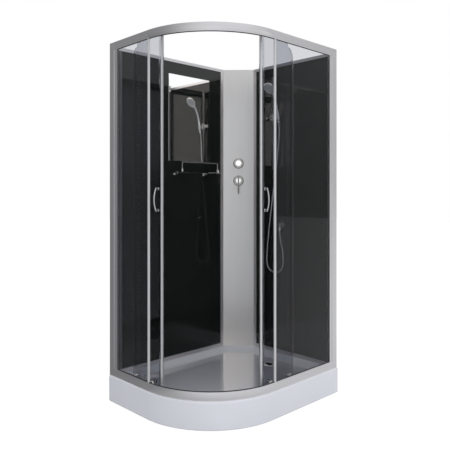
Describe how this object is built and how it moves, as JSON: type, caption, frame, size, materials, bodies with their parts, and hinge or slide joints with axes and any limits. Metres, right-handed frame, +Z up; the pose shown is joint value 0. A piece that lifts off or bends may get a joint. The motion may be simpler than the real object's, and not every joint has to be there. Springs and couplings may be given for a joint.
{
  "type": "steam shower cabin",
  "caption": "Open-topped corner shower cabin with a low tray, rounded front, sliding curved glass doors, dark glass walls, mirror, shelf, mixer column and hand shower on a riser.",
  "frame": {"origin": "middle of the tray's outline at floor level", "axes": "+X along the long side towards the short wall, +Y along the short side towards the long wall, +Z up; the rounded corner with the doors faces -X and -Y"},
  "size_m": [1.12, 0.888, 2.15],
  "materials": {
    "acrylic": "glossy silver-grey acrylic",
    "black_glass": "black back-painted glass, polished",
    "board": "sealed board",
    "braided_pipe": "drawn copper pipe",
    "brass": "cast and machined",
    "chrome": "polished",
    "clear_glass": "clear, polished edge",
    "grey_rubber": "soft nozzles",
    "hose_metal": "spiral wound metal sleeve",
    "mirror": "silvered, polished edge",
    "satin_aluminium": "satin anodised",
    "seal": "translucent soft PVC",
    "silver_panel": "satin, fine brushed",
    "steel": "turned",
    "tinted_glass": "light grey tint, clear",
    "wheel_plastic": "acetal",
    "white_plastic": "moulded",
    "zinc_steel": "zinc plated"
  },
  "bodies": {
    "cabin": {"bottom_rail": "satin_aluminium", "column_panel": "silver_panel", "column_trims": "satin_aluminium", "control_plates": "chrome", "feed_pipe": "braided_pipe", "hose_bottom_nut": "chrome", "left_fixed_glass": "tinted_glass", "left_glass_profile": "satin_aluminium", "left_jamb_profile": "satin_aluminium", "left_wall_post": "satin_aluminium", "long_wall_glass": "black_glass", "mirror": "mirror", "mixer_body": "brass", "right_fixed_glass": "tinted_glass", "right_glass_profile": "satin_aluminium", "right_jamb_profile": "satin_aluminium", "right_wall_post": "satin_aluminium", "riser_rail": "chrome", "shelf_brackets": "chrome", "shelf_glass": "clear_glass", "shelf_guard_rail": "chrome", "short_wall_glass": "black_glass", "shower_hose": "hose_metal", "top_rail": "satin_aluminium", "tray_base_board": "board", "tray_feet": "zinc_steel", "tray_shell": "acrylic", "tray_underframe": "zinc_steel", "wall_elbow": "chrome", "wall_trims": "satin_aluminium", "waste_trap": "white_plastic"},
    "left_door": {"left_door_glass": "tinted_glass", "left_door_edge_profile": "satin_aluminium", "left_door_seals": "seal", "left_door_handle": "chrome", "left_door_hangers": "steel"},
    "left_top_leading_wheel_body": {"left_top_leading_wheel": "wheel_plastic"},
    "left_top_trailing_wheel_body": {"left_top_trailing_wheel": "wheel_plastic"},
    "left_bottom_leading_wheel_body": {"left_bottom_leading_wheel": "wheel_plastic"},
    "left_bottom_trailing_wheel_body": {"left_bottom_trailing_wheel": "wheel_plastic"},
    "right_door": {"right_door_glass": "tinted_glass", "right_door_edge_profile": "satin_aluminium", "right_door_seals": "seal", "right_door_handle": "chrome", "right_door_hangers": "steel"},
    "right_top_leading_wheel_body": {"right_top_leading_wheel": "wheel_plastic"},
    "right_top_trailing_wheel_body": {"right_top_trailing_wheel": "wheel_plastic"},
    "right_bottom_leading_wheel_body": {"right_bottom_leading_wheel": "wheel_plastic"},
    "right_bottom_trailing_wheel_body": {"right_bottom_trailing_wheel": "wheel_plastic"},
    "mixer_spindle_body": {"mixer_spindle": "steel"},
    "mixer_lever_body": {"mixer_lever": "chrome"},
    "diverter": {"diverter_knob": "chrome"},
    "waste_lid": {"waste_cover": "chrome"},
    "slider_body": {"slider": "chrome"},
    "slider_knob_body": {"slider_knob": "chrome"},
    "hand_shower": {"handset_holder": "chrome", "handset": "chrome", "spray_face": "grey_rubber", "hose_top_nut": "chrome"}
  },
  "joints": [
    {"name": "left_door_travel", "type": "hinge", "parent": "cabin", "child": "left_door", "pos_m": [0.081, 0.094, 1.15], "axis": [0, 0, 1], "range_deg": [0, 27.7]},
    {"name": "left_top_leading_wheel_spin", "type": "hinge", "parent": "left_door", "child": "left_top_leading_wheel_body", "pos_m": [-0.52527, 0.04836, 2.1333], "axis": [-0.9869, -0.1616, 0], "range_deg": [-1420, 10]},
    {"name": "left_top_trailing_wheel_spin", "type": "hinge", "parent": "left_door", "child": "left_top_trailing_wheel_body", "pos_m": [-0.52008, 0.22344, 2.1333], "axis": [-0.9755, 0.2199, 0], "range_deg": [-1430, 10]},
    {"name": "left_bottom_leading_wheel_spin", "type": "hinge", "parent": "left_door", "child": "left_bottom_leading_wheel_body", "pos_m": [-0.52527, 0.04836, 0.1933], "axis": [-0.9869, -0.1616, 0], "range_deg": [-1700, 10]},
    {"name": "left_bottom_trailing_wheel_spin", "type": "hinge", "parent": "left_door", "child": "left_bottom_trailing_wheel_body", "pos_m": [-0.52008, 0.22344, 0.1933], "axis": [-0.9755, 0.2199, 0], "range_deg": [-1720, 10]},
    {"name": "right_door_travel", "type": "hinge", "parent": "cabin", "child": "right_door", "pos_m": [-0.014, 0.224, 1.15], "axis": [0, 0, -1], "range_deg": [0, 28.4]},
    {"name": "right_top_leading_wheel_spin", "type": "hinge", "parent": "right_door", "child": "right_top_leading_wheel_body", "pos_m": [-0.04643, -0.41034, 2.1333], "axis": [-0.1495, -0.9888, 0], "range_deg": [-10, 1520]},
    {"name": "right_top_trailing_wheel_spin", "type": "hinge", "parent": "right_door", "child": "right_top_trailing_wheel_body", "pos_m": [0.12858, -0.40301, 2.1333], "axis": [0.2317, -0.9728, 0], "range_deg": [-10, 1540]},
    {"name": "right_bottom_leading_wheel_spin", "type": "hinge", "parent": "right_door", "child": "right_bottom_leading_wheel_body", "pos_m": [-0.04643, -0.41034, 0.1933], "axis": [-0.1495, -0.9888, 0], "range_deg": [-10, 1820]},
    {"name": "right_bottom_trailing_wheel_spin", "type": "hinge", "parent": "right_door", "child": "right_bottom_trailing_wheel_body", "pos_m": [0.12858, -0.40301, 0.1933], "axis": [0.2317, -0.9728, 0], "range_deg": [-10, 1840]},
    {"name": "mixer_turn", "type": "hinge", "parent": "cabin", "child": "mixer_spindle_body", "pos_m": [0.45125, 0.33525, 1.336], "axis": [-0.7071, -0.7071, 0], "range_deg": [-45, 45]},
    {"name": "mixer_lift", "type": "hinge", "parent": "mixer_spindle_body", "child": "mixer_lever_body", "pos_m": [0.43322, 0.31722, 1.336], "axis": [-0.7071, 0.7071, 0], "range_deg": [0, 25]},
    {"name": "diverter_turn", "type": "hinge", "parent": "cabin", "child": "diverter", "pos_m": [0.45125, 0.33525, 1.46], "axis": [-0.7071, -0.7071, 0], "range_deg": [0, 180]},
    {"name": "waste_lid_lift", "type": "slide", "parent": "cabin", "child": "waste_lid", "axis": [0, 0, 1], "range_m": [0, 0.03]},
    {"name": "slider_travel", "type": "slide", "parent": "cabin", "child": "slider_body", "axis": [0, 0, 1], "range_m": [-0.285, 0.215], "deforming": ["shower_hose"]},
    {"name": "slider_knob_turn", "type": "hinge", "parent": "slider_body", "child": "slider_knob_body", "pos_m": [0.505, 0.1028, 1.765], "axis": [0, 1, 0], "range_deg": [0, 90]},
    {"name": "hand_shower_tilt", "type": "hinge", "parent": "slider_body", "child": "hand_shower", "pos_m": [0.505, 0.03, 1.765], "axis": [0, 1, 0], "range_deg": [-3, 15]}
  ],
  "couplings": [
    {"joint": "left_top_leading_wheel_spin", "follows": "left_door_travel", "ratio": -50.666},
    {"joint": "left_top_trailing_wheel_spin", "follows": "left_door_travel", "ratio": -51.238},
    {"joint": "left_bottom_leading_wheel_spin", "follows": "left_door_travel", "ratio": -60.798},
    {"joint": "left_bottom_trailing_wheel_spin", "follows": "left_door_travel", "ratio": -61.486},
    {"joint": "right_top_leading_wheel_spin", "follows": "right_door_travel", "ratio": 52.931},
    {"joint": "right_top_trailing_wheel_spin", "follows": "right_door_travel", "ratio": 53.585},
    {"joint": "right_bottom_leading_wheel_spin", "follows": "right_door_travel", "ratio": 63.517},
    {"joint": "right_bottom_trailing_wheel_spin", "follows": "right_door_travel", "ratio": 64.302}
  ]
}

**Set task**
Copy every line that includes the string "bodies" from the material above.

**Result of the task**
Describe how this object is built and how it moves, as JSON: type, caption, frame, size, materials, bodies with their parts, and hinge or slide joints with axes and any limits. Metres, right-handed frame, +Z up; the pose shown is joint value 0. A piece that lifts off or bends may get a joint. The motion may be simpler than the real object's, and not every joint has to be there. Springs and couplings may be given for a joint.
  "bodies": {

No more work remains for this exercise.